- [What you will do]: Restate, word for word, every line of the data.

-*-*-

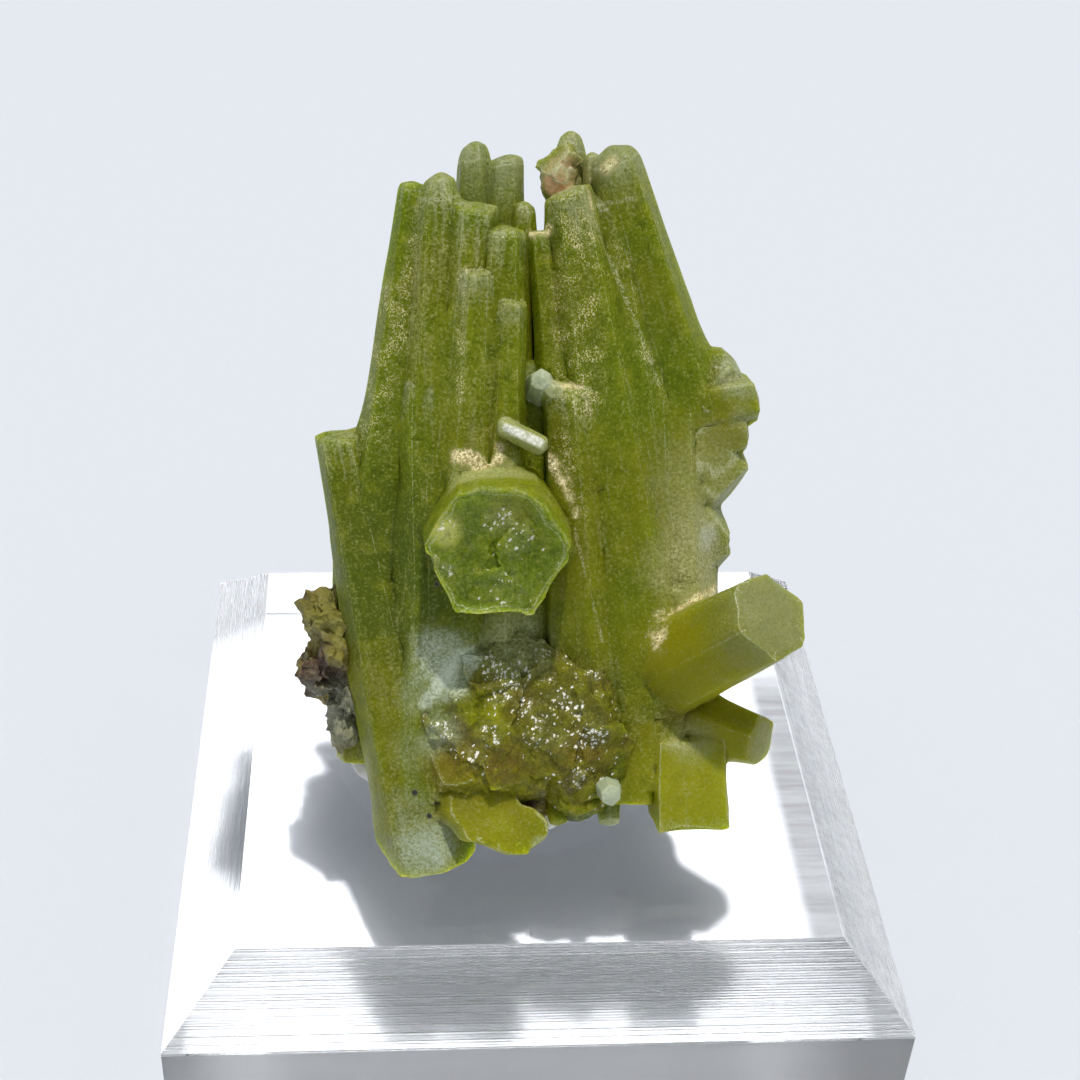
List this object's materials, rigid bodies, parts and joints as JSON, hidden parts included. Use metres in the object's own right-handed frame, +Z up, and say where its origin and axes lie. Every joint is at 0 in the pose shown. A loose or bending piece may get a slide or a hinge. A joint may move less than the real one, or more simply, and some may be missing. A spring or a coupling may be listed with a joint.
{
  "type": "mineral specimen",
  "caption": "Cluster of long green six-sided crystals with a hopper-ended crystal, broken foot and brown rock, set in white putty on a bevelled square block of clear acrylic.",
  "frame": {"origin": "middle of the block's underside", "axes": "+Z up, -Y towards the viewer, X along the block's front edge"},
  "size_m": [0.03, 0.03, 0.036],
  "materials": {
    "clear_acrylic": "polished faces, finely milled bevels",
    "white_putty": "matte, soft",
    "iron_stained_rock": "rough",
    "green_crystal": "waxy, translucent"
  },
  "bodies": {
    "root": {"display_base": "clear_acrylic", "mounting_putty": "white_putty", "gossan_matrix": "iron_stained_rock", "pyromorphite_cluster": "green_crystal"}
  },
  "joints": []
}
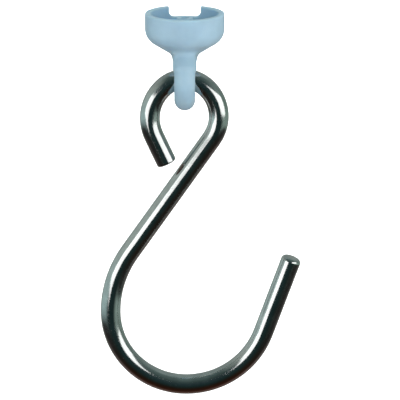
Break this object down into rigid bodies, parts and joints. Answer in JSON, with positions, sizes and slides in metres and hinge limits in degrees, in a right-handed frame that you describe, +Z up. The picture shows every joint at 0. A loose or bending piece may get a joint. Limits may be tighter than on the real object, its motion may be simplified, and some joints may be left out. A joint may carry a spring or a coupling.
{
  "type": "gliding meat hook",
  "caption": "S-shaped steel wire hook hanging by its small loop in the eye of a cup-headed plastic glider that runs in an overhead track.",
  "frame": {"origin": "on the glider's axis, level with where the underside of its head rests on the lips of the track", "axes": "+Z up, +X along the hole of the eye and towards the hook's tip, +Y towards the notch in the rear of the cup; the hook hangs in the XZ plane"},
  "size_m": [0.0599, 0.0234, 0.1174],
  "materials": {
    "glider_plastic": "milky pale blue, slightly translucent, satin as moulded",
    "hook_steel": "bright drawn wire, polished"
  },
  "bodies": {
    "glider": {"glider": "glider_plastic"},
    "hook": {"s_hook": "hook_steel"}
  },
  "joints": [
    {"name": "hook_swing", "type": "hinge", "parent": "glider", "child": "hook", "pos_m": [0, 0, -0.0097], "axis": [1, 0, 0], "range_deg": [-130, 130]}
  ]
}
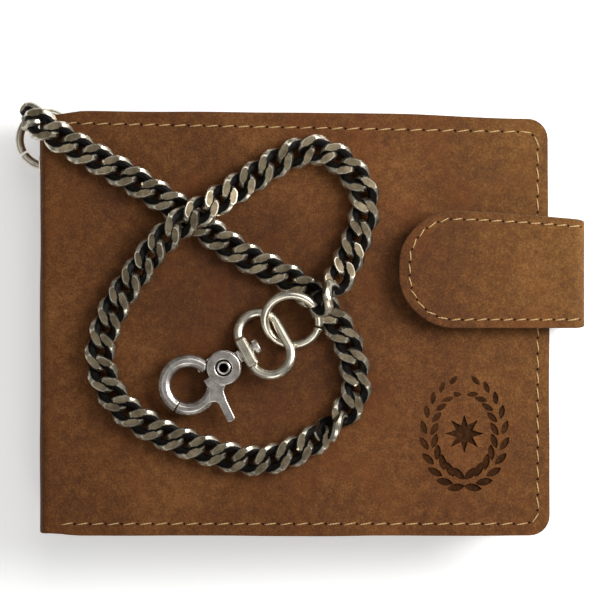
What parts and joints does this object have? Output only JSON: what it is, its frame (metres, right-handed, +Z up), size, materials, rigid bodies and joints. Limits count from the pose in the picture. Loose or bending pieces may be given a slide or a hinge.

-*-*-

- [Exercise response]:
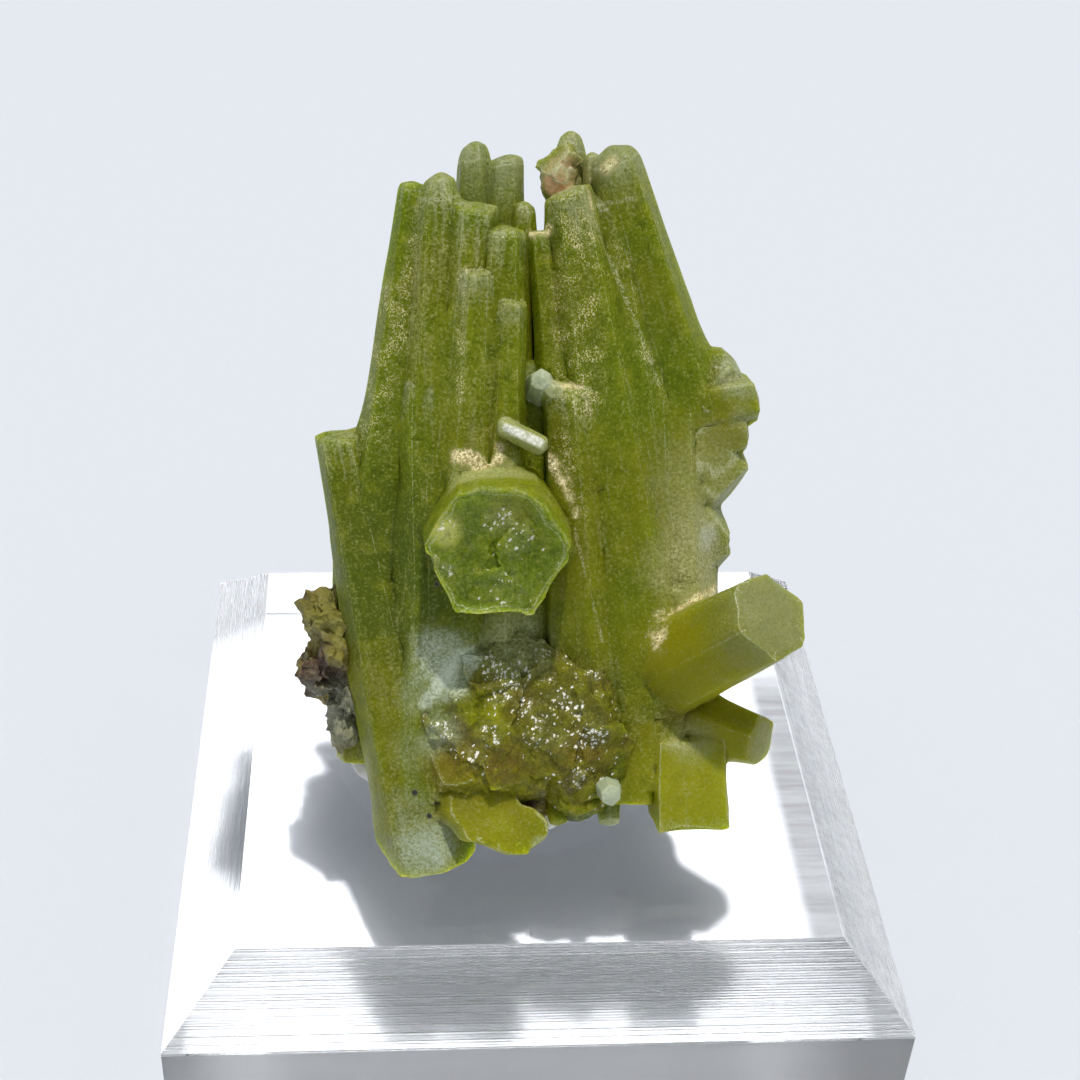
List this object's materials, rigid bodies, parts and joints as JSON, hidden parts included. Use metres in the object's own right-handed frame, +Z up, and say where its origin and axes lie. Every joint is at 0 in the pose shown. A loose or bending piece may get a slide or a hinge. A joint may move less than the real one, or more simply, and some may be missing. A spring or a coupling may be listed with a joint.
{
  "type": "mineral specimen",
  "caption": "Cluster of long green six-sided crystals with a hopper-ended crystal, broken foot and brown rock, set in white putty on a bevelled square block of clear acrylic.",
  "frame": {"origin": "middle of the block's underside", "axes": "+Z up, -Y towards the viewer, X along the block's front edge"},
  "size_m": [0.03, 0.03, 0.036],
  "materials": {
    "clear_acrylic": "polished faces, finely milled bevels",
    "white_putty": "matte, soft",
    "iron_stained_rock": "rough",
    "green_crystal": "waxy, translucent"
  },
  "bodies": {
    "root": {"display_base": "clear_acrylic", "mounting_putty": "white_putty", "gossan_matrix": "iron_stained_rock", "pyromorphite_cluster": "green_crystal"}
  },
  "joints": []
}
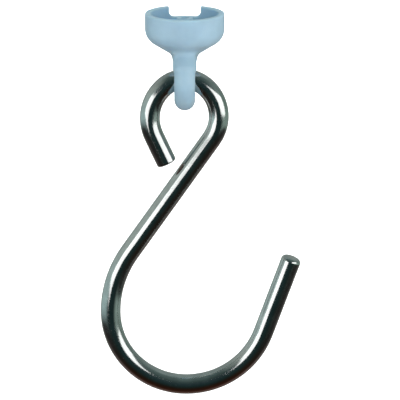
Break this object down into rigid bodies, parts and joints. Answer in JSON, with positions, sizes and slides in metres and hinge limits in degrees, in a right-handed frame that you describe, +Z up. The picture shows every joint at 0. A loose or bending piece may get a joint. Limits may be tighter than on the real object, its motion may be simplified, and some joints may be left out. A joint may carry a spring or a coupling.
{
  "type": "gliding meat hook",
  "caption": "S-shaped steel wire hook hanging by its small loop in the eye of a cup-headed plastic glider that runs in an overhead track.",
  "frame": {"origin": "on the glider's axis, level with where the underside of its head rests on the lips of the track", "axes": "+Z up, +X along the hole of the eye and towards the hook's tip, +Y towards the notch in the rear of the cup; the hook hangs in the XZ plane"},
  "size_m": [0.0599, 0.0234, 0.1174],
  "materials": {
    "glider_plastic": "milky pale blue, slightly translucent, satin as moulded",
    "hook_steel": "bright drawn wire, polished"
  },
  "bodies": {
    "glider": {"glider": "glider_plastic"},
    "hook": {"s_hook": "hook_steel"}
  },
  "joints": [
    {"name": "hook_swing", "type": "hinge", "parent": "glider", "child": "hook", "pos_m": [0, 0, -0.0097], "axis": [1, 0, 0], "range_deg": [-130, 130]}
  ]
}
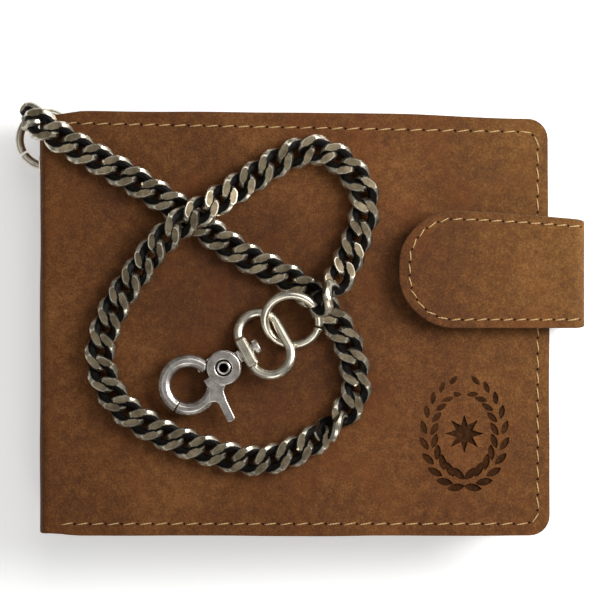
What parts and joints does this object have? Output only JSON: what it is, its frame (metres, right-handed, +Z up), size, materials, rigid bodies and joints. Limits count from the pose in the picture. Loose or bending pieces may be given a slide or a hinge.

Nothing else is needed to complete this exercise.